Among its fans was the very famous rapper Drake. In fact, the Canadian musician liked Top Boy so much that, in 2019, he persuaded Netflix to recommission it, with him as an executive producer, for a third – and then fourth and fifth – season. Top Boy 2.0 had the original cast plus some extra stars: the Irish actor Barry Keoghan, rappers Little Simz and Dave, and model Adwoa Aboah.

Hocking got involved in the show almost by accident. She met a girl at the gym – ‘it was a body pump class’ – who worked for Des Hamilton, the casting director responsible for Top Boy. Hocking said she was an actor, and the girl invited her to audition. Weeks later, she’d got a lead part. (Hamilton, who cast films like This Is England and Jojo Rabbit, has remained Hocking’s ‘biggest champion’ in the industry. He worked on Fuze and Hedda and suggested her to both directors.)

Those latter seasons of Top Boy were put up for 13 Baftas – including, in 2023, a best supporting actress nomination for Hocking.

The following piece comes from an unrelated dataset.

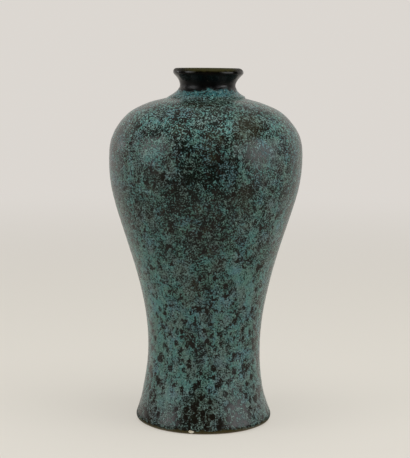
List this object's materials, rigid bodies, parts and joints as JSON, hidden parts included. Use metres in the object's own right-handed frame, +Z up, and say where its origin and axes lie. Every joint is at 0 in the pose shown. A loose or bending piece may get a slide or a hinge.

She took her mum and dad as her dates to the ceremony. Apparently, they made for an excited but distracted pair. ‘My parents love Damian Lewis and we were sitting right behind him,’ says Hocking. ‘They spent the whole night looking at him – staring at the back of his head.’

In the UK, Hocking is signed to Insight Management, the same agency that represents The Crown star Emma Corrin. And last year she joined Untitled Entertainment in the States – whose clients include Dakota Johnson, Emma Watson and Jane Fonda.

So the obvious question is, what will she do next? ‘Let’s see, let’s see!’ she says, coy but smiling. She would love to do a horror film, though maybe not one with ghosts because she finds them scary. (I ask if Hocking believes in the supernatural and she says, in an embarrassed sort of way, that the answer ‘is not a no’.) And her dream co-star would be Denzel Washington. ‘Ooooh, or Jack Nicholson! People say he looks like my dad.’

A ghost-free horror starring Denzel Washington or Jack Nicholson would be good. And, actually, I wonder if Hocking will reunite with Theo James or Aaron Taylor-Johnson. She would make an excellent Bond girl.